I feel like my part is to wait for people to start waking up and answer questions when they do, but it's difficult. I have no one immediately around me that I can talk with about what's going on and I feel isolated. I know I'm far from the only one here with that issue, but I could use some prayers for encouragement, especially as I'm dealing with my own health issues linked to allergies and things like prior exposure to excessive amounts of mold and such.
So, if you've read this far, please feel free to share your own experiences, words of wisdom, encouragements, and the like. It might do a lot of us some good to have an outlet for grieving hearts.
But please, keep the negative attacks out of it and let this be a mixture of somber and encouragement for those who feel alone in this.

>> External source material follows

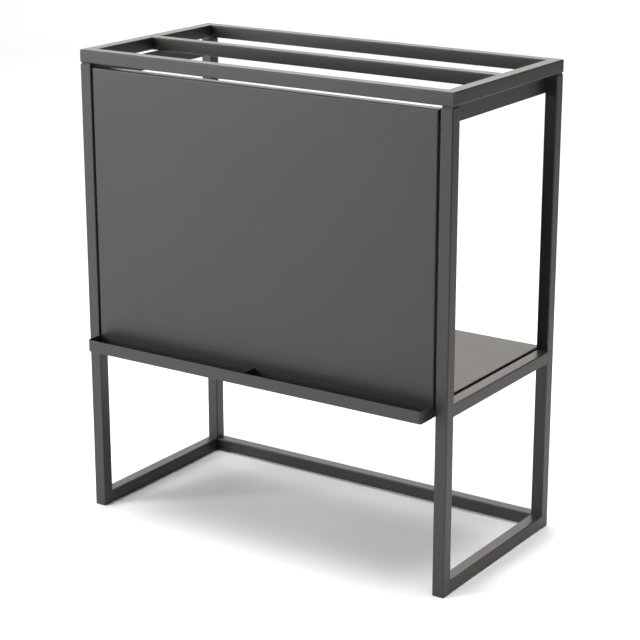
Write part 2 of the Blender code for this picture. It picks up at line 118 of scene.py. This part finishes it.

I will pray for you and your church to have genuine courage and genuine love for each other so that honest open conversations with each other can occur.
In a way I have been praying for this for myself using the words, "Oh Lord, let me live in truth. Let us live in Truth." It takes courage from God, and discernment, to talk about what one has read about with others. But, to withhold truth from them seems deceptive to me. Seeking God's guidance and examining myself (motivation, consequences, etc.) is desirable, but I gotta admit that I don't always do this. My conduct is inconsistent. Still, this is my prayer. There is One relationship that I can do this with, because He already knows all about me--my thoughts, stuff I have forgotten, stuff I don't even know about. That's why it is good to go to Him first.
Anyway, while I am talking to Him, I will lift you and your church family up too.